Data segment -

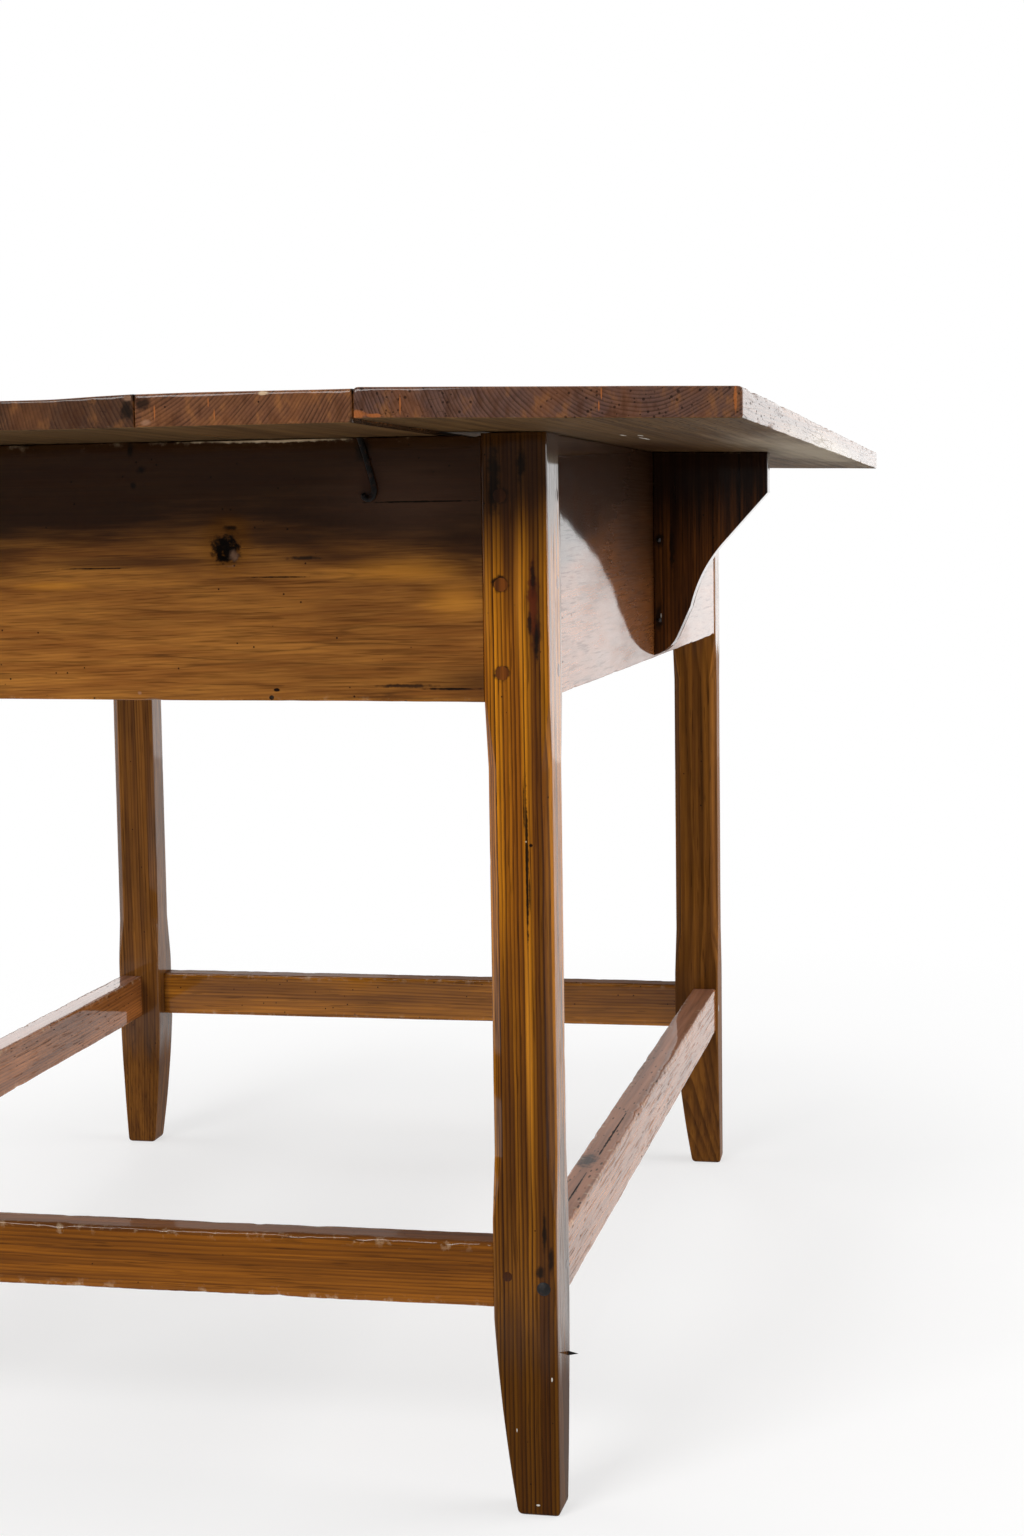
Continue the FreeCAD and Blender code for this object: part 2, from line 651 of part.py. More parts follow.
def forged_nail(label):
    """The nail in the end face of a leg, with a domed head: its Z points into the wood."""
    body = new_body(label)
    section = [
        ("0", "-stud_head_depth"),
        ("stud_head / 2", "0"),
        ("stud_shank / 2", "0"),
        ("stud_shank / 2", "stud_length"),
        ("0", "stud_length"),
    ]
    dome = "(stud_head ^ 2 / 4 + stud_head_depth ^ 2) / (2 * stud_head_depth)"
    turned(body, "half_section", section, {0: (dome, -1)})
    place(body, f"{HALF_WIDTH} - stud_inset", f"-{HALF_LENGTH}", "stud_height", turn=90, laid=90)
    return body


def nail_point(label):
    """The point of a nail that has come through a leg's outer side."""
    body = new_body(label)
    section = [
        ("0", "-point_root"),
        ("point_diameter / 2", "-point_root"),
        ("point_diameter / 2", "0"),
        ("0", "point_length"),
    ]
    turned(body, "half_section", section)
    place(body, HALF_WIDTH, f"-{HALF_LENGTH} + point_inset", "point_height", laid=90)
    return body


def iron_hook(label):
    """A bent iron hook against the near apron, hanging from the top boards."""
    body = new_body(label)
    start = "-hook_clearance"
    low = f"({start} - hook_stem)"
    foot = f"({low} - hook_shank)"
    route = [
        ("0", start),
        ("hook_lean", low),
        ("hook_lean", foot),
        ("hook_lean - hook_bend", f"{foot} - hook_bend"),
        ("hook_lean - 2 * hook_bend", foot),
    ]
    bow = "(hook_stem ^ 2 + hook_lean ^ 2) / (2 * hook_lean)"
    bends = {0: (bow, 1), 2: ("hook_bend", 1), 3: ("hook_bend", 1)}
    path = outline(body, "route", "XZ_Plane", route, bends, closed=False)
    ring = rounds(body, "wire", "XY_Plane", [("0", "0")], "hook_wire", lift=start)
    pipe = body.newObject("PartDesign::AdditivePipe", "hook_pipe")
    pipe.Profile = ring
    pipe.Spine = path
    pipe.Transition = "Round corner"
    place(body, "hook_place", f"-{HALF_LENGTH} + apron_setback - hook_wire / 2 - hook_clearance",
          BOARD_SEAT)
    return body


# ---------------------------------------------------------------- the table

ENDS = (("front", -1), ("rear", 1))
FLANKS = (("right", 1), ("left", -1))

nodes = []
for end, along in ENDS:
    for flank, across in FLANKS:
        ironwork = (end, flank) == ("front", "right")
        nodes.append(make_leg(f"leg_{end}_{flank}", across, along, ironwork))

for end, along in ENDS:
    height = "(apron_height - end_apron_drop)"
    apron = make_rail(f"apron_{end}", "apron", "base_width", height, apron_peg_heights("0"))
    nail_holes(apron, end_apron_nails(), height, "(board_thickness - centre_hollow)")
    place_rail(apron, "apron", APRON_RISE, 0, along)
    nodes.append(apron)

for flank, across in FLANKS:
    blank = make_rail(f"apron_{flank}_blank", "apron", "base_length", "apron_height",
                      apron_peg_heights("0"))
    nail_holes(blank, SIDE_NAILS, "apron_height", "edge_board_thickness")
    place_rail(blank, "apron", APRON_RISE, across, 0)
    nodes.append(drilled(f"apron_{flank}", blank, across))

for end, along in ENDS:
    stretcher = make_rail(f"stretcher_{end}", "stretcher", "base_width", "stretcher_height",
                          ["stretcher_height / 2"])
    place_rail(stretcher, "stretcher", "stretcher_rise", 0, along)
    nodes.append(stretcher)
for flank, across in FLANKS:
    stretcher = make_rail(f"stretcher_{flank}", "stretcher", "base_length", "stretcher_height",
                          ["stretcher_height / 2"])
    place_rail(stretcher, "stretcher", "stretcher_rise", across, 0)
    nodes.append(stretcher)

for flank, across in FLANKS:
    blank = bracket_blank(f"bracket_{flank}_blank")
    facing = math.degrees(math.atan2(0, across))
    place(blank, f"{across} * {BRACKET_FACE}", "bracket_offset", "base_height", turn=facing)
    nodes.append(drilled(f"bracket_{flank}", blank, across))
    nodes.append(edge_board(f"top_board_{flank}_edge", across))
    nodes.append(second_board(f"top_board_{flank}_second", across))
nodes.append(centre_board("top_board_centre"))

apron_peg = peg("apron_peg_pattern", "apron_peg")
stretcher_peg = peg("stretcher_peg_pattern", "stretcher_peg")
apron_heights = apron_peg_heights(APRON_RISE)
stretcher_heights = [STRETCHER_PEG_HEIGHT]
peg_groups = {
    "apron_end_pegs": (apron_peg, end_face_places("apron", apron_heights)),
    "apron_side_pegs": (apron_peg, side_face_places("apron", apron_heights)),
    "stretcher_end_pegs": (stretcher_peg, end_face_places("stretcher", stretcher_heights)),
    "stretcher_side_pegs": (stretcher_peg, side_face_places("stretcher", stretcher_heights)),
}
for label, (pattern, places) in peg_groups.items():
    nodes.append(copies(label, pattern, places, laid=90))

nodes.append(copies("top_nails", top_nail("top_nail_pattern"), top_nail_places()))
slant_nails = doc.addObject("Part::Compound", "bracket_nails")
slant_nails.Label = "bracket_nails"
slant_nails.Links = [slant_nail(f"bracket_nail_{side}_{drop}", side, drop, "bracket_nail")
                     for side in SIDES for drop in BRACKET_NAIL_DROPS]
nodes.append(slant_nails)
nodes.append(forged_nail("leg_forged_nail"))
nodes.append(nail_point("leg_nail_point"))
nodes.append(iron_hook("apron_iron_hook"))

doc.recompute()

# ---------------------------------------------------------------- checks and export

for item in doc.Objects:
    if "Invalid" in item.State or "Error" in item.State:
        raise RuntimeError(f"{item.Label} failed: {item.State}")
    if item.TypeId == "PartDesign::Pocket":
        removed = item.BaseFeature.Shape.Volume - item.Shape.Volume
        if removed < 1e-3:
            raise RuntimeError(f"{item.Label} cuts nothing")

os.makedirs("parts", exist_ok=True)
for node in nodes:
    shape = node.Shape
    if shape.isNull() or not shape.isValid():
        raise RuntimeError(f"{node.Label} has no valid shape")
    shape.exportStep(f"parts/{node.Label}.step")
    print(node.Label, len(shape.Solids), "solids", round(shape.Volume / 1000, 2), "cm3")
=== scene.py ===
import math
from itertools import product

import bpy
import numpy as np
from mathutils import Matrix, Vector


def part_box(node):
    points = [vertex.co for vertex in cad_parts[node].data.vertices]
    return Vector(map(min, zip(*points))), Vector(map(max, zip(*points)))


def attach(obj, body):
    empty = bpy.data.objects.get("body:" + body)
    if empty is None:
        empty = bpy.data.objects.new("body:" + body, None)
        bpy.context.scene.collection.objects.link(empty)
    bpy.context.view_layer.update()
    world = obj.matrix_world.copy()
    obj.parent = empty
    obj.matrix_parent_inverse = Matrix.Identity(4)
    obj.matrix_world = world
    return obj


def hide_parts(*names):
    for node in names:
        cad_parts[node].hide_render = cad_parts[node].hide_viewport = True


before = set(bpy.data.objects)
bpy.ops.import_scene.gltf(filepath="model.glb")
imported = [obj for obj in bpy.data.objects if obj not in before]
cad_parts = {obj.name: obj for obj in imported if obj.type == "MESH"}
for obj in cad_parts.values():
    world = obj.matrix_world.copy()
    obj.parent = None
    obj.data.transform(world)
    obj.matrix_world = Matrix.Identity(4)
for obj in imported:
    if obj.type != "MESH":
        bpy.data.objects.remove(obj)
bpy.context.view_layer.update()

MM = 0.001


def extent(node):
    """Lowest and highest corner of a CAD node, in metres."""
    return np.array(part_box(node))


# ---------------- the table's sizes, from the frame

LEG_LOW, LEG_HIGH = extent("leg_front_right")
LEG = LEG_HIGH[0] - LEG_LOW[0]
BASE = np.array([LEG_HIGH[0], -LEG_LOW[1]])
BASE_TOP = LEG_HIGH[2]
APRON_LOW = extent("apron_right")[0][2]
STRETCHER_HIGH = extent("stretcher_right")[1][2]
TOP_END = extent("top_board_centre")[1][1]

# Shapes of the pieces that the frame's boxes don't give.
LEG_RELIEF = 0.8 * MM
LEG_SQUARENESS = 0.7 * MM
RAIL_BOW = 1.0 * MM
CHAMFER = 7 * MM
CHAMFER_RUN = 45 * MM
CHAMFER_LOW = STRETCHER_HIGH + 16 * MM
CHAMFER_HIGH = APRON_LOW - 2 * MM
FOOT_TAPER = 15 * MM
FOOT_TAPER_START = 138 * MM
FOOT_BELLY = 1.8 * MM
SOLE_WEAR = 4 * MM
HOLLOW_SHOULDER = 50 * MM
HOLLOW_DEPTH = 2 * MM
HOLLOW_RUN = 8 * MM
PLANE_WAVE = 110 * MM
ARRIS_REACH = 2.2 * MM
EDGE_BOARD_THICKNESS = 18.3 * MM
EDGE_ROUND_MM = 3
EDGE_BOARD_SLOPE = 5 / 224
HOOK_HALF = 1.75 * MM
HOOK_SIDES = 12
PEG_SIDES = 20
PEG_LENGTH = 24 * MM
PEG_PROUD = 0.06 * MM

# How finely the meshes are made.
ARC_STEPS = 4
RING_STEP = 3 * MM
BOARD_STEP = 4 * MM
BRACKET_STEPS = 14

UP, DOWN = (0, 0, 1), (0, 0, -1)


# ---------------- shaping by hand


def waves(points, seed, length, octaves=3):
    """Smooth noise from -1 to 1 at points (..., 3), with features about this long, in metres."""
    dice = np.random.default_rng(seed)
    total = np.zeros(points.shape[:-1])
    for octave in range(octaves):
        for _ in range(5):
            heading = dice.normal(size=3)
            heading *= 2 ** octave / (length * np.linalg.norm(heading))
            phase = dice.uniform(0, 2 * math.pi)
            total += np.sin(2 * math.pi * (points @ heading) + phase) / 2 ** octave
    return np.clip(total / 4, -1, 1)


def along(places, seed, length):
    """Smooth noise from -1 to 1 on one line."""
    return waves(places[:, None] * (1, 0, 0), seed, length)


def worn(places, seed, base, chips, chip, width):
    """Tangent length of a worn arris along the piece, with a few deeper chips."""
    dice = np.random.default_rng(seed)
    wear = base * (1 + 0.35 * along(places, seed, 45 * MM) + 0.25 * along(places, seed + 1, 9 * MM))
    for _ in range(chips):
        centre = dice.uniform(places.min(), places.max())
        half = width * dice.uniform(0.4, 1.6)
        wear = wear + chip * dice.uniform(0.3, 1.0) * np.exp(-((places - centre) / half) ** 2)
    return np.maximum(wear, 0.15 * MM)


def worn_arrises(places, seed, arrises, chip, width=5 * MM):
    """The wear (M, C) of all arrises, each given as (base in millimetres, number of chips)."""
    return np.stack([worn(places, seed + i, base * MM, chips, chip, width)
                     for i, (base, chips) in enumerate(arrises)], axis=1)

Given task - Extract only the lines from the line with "checks and export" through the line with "obj.data.transform(world)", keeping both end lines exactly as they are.

Solution to this task -
# ---------------------------------------------------------------- checks and export

for item in doc.Objects:
    if "Invalid" in item.State or "Error" in item.State:
        raise RuntimeError(f"{item.Label} failed: {item.State}")
    if item.TypeId == "PartDesign::Pocket":
        removed = item.BaseFeature.Shape.Volume - item.Shape.Volume
        if removed < 1e-3:
            raise RuntimeError(f"{item.Label} cuts nothing")

os.makedirs("parts", exist_ok=True)
for node in nodes:
    shape = node.Shape
    if shape.isNull() or not shape.isValid():
        raise RuntimeError(f"{node.Label} has no valid shape")
    shape.exportStep(f"parts/{node.Label}.step")
    print(node.Label, len(shape.Solids), "solids", round(shape.Volume / 1000, 2), "cm3")
=== scene.py ===
import math
from itertools import product

import bpy
import numpy as np
from mathutils import Matrix, Vector


def part_box(node):
    points = [vertex.co for vertex in cad_parts[node].data.vertices]
    return Vector(map(min, zip(*points))), Vector(map(max, zip(*points)))


def attach(obj, body):
    empty = bpy.data.objects.get("body:" + body)
    if empty is None:
        empty = bpy.data.objects.new("body:" + body, None)
        bpy.context.scene.collection.objects.link(empty)
    bpy.context.view_layer.update()
    world = obj.matrix_world.copy()
    obj.parent = empty
    obj.matrix_parent_inverse = Matrix.Identity(4)
    obj.matrix_world = world
    return obj


def hide_parts(*names):
    for node in names:
        cad_parts[node].hide_render = cad_parts[node].hide_viewport = True


before = set(bpy.data.objects)
bpy.ops.import_scene.gltf(filepath="model.glb")
imported = [obj for obj in bpy.data.objects if obj not in before]
cad_parts = {obj.name: obj for obj in imported if obj.type == "MESH"}
for obj in cad_parts.values():
    world = obj.matrix_world.copy()
    obj.parent = None
    obj.data.transform(world)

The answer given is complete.